Il y a du pour et du contre : l’augmentation des taux qui en résulterait serait acceptable pour de nombreux pays, par ces temps de taux très bas, mais cela ne serait pas le cas pour les plus fragiles et risquerait de relancer la crise de la zone euro. D’où de profondes hésitations ou bien même des refus catégoriques. L’Italie, qui se débat avec sa crise bancaire, serait au premier chef concernée et s’efforce à tout prix de l’éviter. Vu sous un autre angle, tous les gouvernements verraient augmenter la pression afin qu’ils réduisent leur déficit budgétaire, ce qui au contraire conviendrait parfaitement aux autorités allemandes…

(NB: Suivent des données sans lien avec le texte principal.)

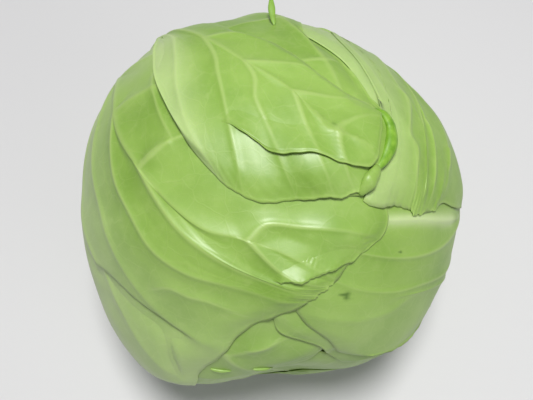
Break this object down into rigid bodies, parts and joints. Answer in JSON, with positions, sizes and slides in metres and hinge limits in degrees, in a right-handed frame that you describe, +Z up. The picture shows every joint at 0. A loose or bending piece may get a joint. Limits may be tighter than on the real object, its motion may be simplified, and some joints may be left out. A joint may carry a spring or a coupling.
{
  "type": "head cabbage",
  "caption": "Whole smooth-leaved green head cabbage lying on its side, with loose wrapper leaves over a dense head and a cut stump; food or kitchen set dressing.",
  "frame": {"origin": "on the floor plane, under the middle of the head's bounding box", "axes": "+Z up from the floor the head lies on; the head's own axis, from stump to apex, points 49 degrees from +X towards -Y and 26 degrees up"},
  "size_m": [0.2062, 0.2016, 0.1988],
  "materials": {
    "inner_leaf_tissue": "satin waxy pale green",
    "outer_leaf_tissue": "satin waxy yellow-green with paler ribs",
    "cut_stem": "matt pale, browned cut face"
  },
  "bodies": {
    "root": {"inner_head": "inner_leaf_tissue", "stem": "cut_stem", "lower_front_leaf": "inner_leaf_tissue", "inner_apex_leaf": "inner_leaf_tissue", "front_inner_leaf": "inner_leaf_tissue", "under_leaf": "outer_leaf_tissue", "apex_leaf": "outer_leaf_tissue", "left_leaf": "outer_leaf_tissue", "right_leaf": "outer_leaf_tissue", "side_leaf": "outer_leaf_tissue", "top_leaf": "outer_leaf_tissue"}
  },
  "joints": []
}
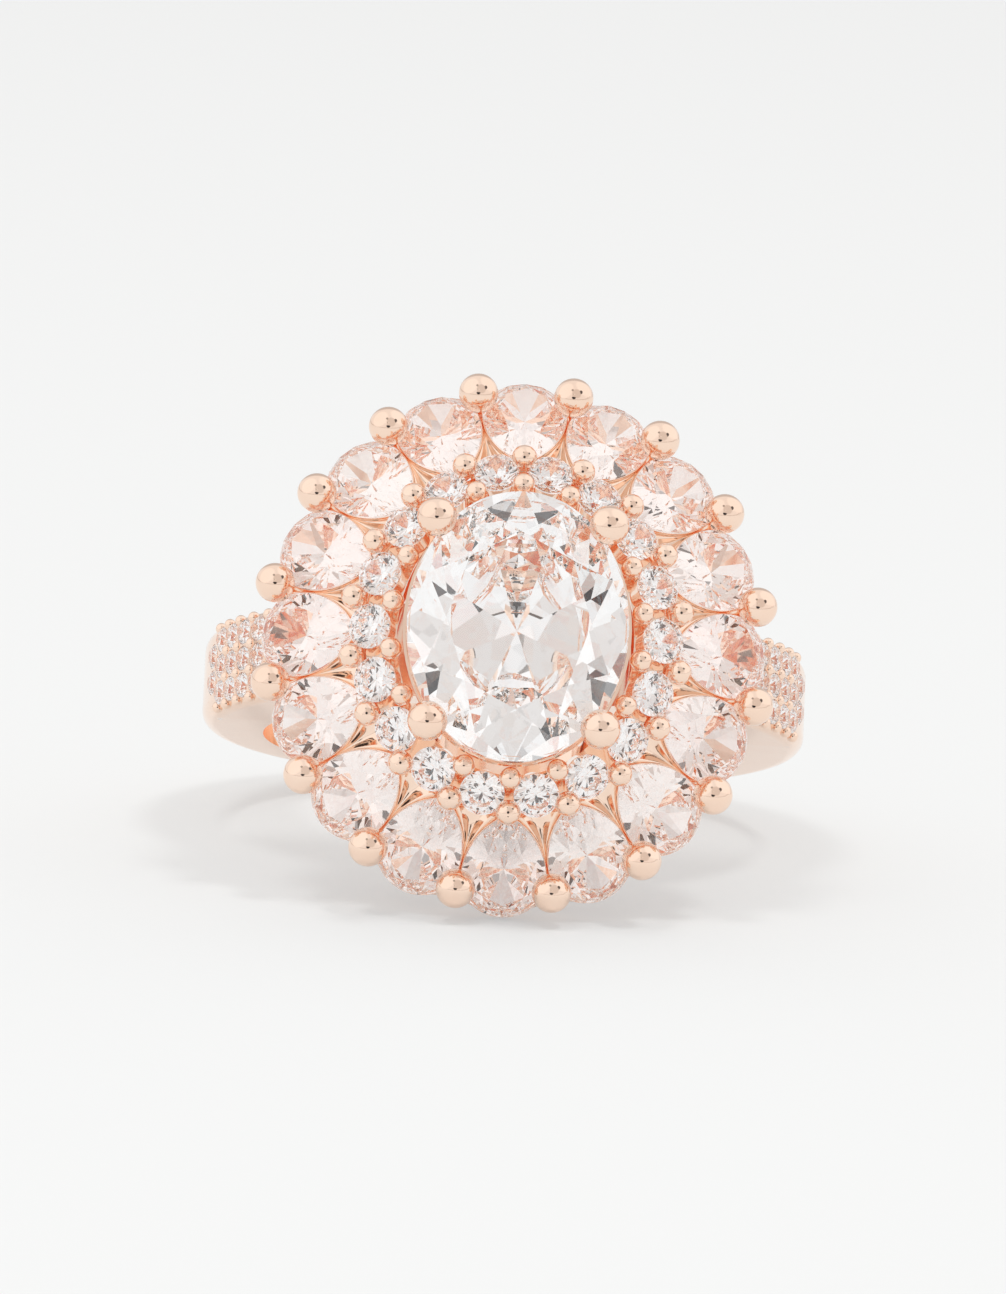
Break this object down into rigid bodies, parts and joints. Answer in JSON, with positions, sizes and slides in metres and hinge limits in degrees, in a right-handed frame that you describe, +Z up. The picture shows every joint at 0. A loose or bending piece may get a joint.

Le débat est couplé avec la création du fonds de garantie des dépôts bancaires – troisième volet de l’Union bancaire – dont le projet est bloqué par les dirigeants allemands qui ne veulent pas d’une mutualisation des pertes des banques européennes sans leur assainissement préalable. L’introduction d’une évaluation des risques des obligations souveraines – ce qui en soi est parfaitement justifié – est l’un des moyens de parvenir à leurs fins et d’accepter de passer au chapitre suivant.
Cette réunion européenne s’inscrit dans la continuité de passes d’armes antérieures, notamment avec la Commission, dont le grand point de départ a été le sauvetage de la Grèce de juillet dernier et qui a déjà connu bien des rebondissements. Mais elle n’aboutira pas à des décisions, étant de surcroit informelle. Le trou volontairement laissé dans la réglementation du système bancaire n’est pas prêt d’être comblé, ni le dossier de l’Union bancaire bouclé. Celle-ci rencontre par ailleurs de sérieuses difficultés d’application. Le système bancaire européen toujours si fragile continue à se révéler rétif à toutes les tentatives de le domestiquer. L’actualité est ponctuée par ses sauvetages successifs, en Grèce et en Espagne puis en Italie et au Portugal, où leur stabilité reste chancelante. Derrière les gouvernements, la BCE est à l’ouvrage, car il est indispensable d’y parvenir pour éviter des réactions en chaîne passant outre les frontières, vu la forte interconnexion globale des banques entre elles.
Il y a pire, la nouvelle formule du bail-in instaurée depuis janvier dernier – destinée à faire supporter par les actionnaires et les détenteurs de titres de la dette bancaire le coût des sauvetages – s’avère inapplicable quand elle menace les petits déposants, comme en Italie, générant alors des conséquences politiques dangereuses pour les gouvernements en place. Le premier test en grandeur réelle de cet important volet de l’Union bancaire n’est à cet égard pas spécialement probant, puisqu’il est pratiquement contourné !
Faut-il rappeler que le gouvernement espagnol de Mariano Rajoy a dû dédommager des petits détenteurs d’obligations bancaires – c’était avant que le bail-in n’entre en fonction – et qu’il a créé une bad bank, la Sareb ? Que le gouvernement portugais d’António Costa envisage de faire de même, et que Matteo Renzi a appuyé en Italie la création d’un montage sophistiqué de soutien des petites banques par les grandes, qui pourrait menacer ces dernières ? Dans chaque cas, mais différemment, se dissimule une même constatation se dissimule : évacuée par la porte de devant, l’implication des fonds publics revient par la porte de derrière.
Une autre initiative confirme indirectement cet échec. Afin de protéger une fois de plus ses banques régionales et son réseau des caisses d’épargne – qui le sont déjà du regard inquisiteur de la BCE – le ministère des finances allemand cherche auprès de la Commission à exonérer celles-ci des contraintes des directives européennes de régulation bancaire, au prétexte partagé avec son homologue britannique que les petites banques sont « sur-régulées » par des mesures trop complexes qui ne devraient être destinées qu’aux banques systémiques. Il est en conséquence demandé à la Commission de soit les dispenser de leur application, soit de revoir les directives en ce qui les concerne.
Il n’y en a pas un pour racheter l’autre !
Aujourd’hui, ce sont les démocraties qui sont dans le pétrin.